The final method for cleaning up the Mixer is to actually not use it at all. With this method we are going to set up the Environment as our mixer, which will give us quite a bit more versatility than the default mixer. As an added bonus, it does not require adding any extraneous tracks to the Main Window as in the previous examples.

To access the Environment, press Command-8, or go to the Window menu and select Open MIDI Environment. In the Environment we can freely add new channel strips (New > Channel Strip > choose type), click and drag channel strips into any order we want, and even create a cascading channel strip view to indicate signal flow hierarchy.

At first, the Environment can be a bit cluttered as is the case here.
At first, the Environment can be a bit cluttered as is the case here.
After some rearranging, I have ordered the instrument and audio channel strips in the Environment in order from left to right as their corresponding tracks appear in the Main Window from top to bottom.  I have also ordered each corresponding auxiliary track from left to right according to signal flow and offset each auxiliary track vertically according to signal chain hierarchy.
After some rearranging, I have ordered the instrument and audio channel strips in the Environment in order from left to right as their corresponding tracks appear in the Main Window from top to bottom. I have also ordered each corresponding auxiliary track from left to right according to signal flow and offset each auxiliary track vertically according to signal chain hierarchy.

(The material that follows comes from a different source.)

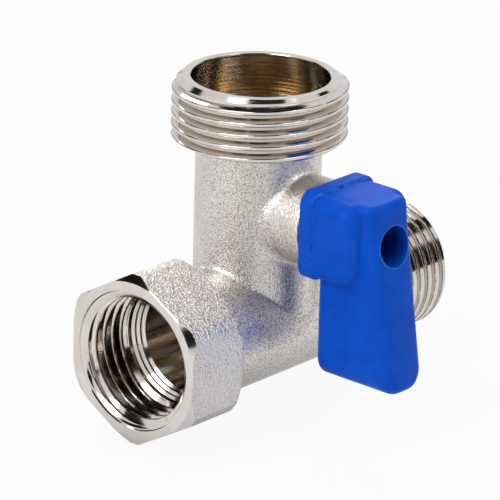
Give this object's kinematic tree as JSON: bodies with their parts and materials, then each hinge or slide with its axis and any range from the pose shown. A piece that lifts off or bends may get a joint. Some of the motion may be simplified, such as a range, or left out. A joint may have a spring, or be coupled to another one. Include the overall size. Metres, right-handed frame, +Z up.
{
  "type": "appliance ball valve",
  "caption": "Nickel-plated tee valve for an appliance hose: hexagon female inlet, male outlet, threaded branch shut by a quarter-turn ball with a blue lever.",
  "frame": {"origin": "middle of the hexagon end's mouth, on the run axis", "axes": "+X along the run from the hexagon end to the male outlet, +Z up the branch, -Y out along the stem to the lever"},
  "size_m": [0.0614, 0.0434, 0.052],
  "materials": {
    "plated_body": "nickel plated, blasted outside, machined bright on the threads and faces",
    "ball": "chrome plated, polished",
    "seat": "smooth PTFE",
    "brass": "turned",
    "o_ring": "satin",
    "blue_plastic": "satin moulded",
    "screw": "zinc plated"
  },
  "bodies": {
    "valve": {"valve_body": "plated_body", "lower_seat": "seat", "upper_seat": "seat", "seat_retainer": "brass", "stem_thrust_washer": "seat"},
    "lever": {"lever_handle": "blue_plastic", "handle_screw": "screw", "stem": "brass", "stem_o_ring_inner": "o_ring", "stem_o_ring_outer": "o_ring", "ball": "ball"}
  },
  "joints": [
    {"name": "lever_turn", "type": "hinge", "parent": "valve", "child": "lever", "pos_m": [0.0272, 0, 0.018], "axis": [0, 1, 0], "range_deg": [0, 90]}
  ]
}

The main drawbacks to this method are that the track colors are not visible, and click-dragging the effects inserts does not work as it does in the Mixer. However, the streamlined versatility this method offers makes it the go-to for many producers and mixers.


Conclusion

These methods can do wonders for your productivity in large Logic projects and are a great way to increase their readability and navigation. Hopefully a future Logic update will allow users to freely arrange the Mixer channel strips easily, but until then one of these methods should be able to help you on your way.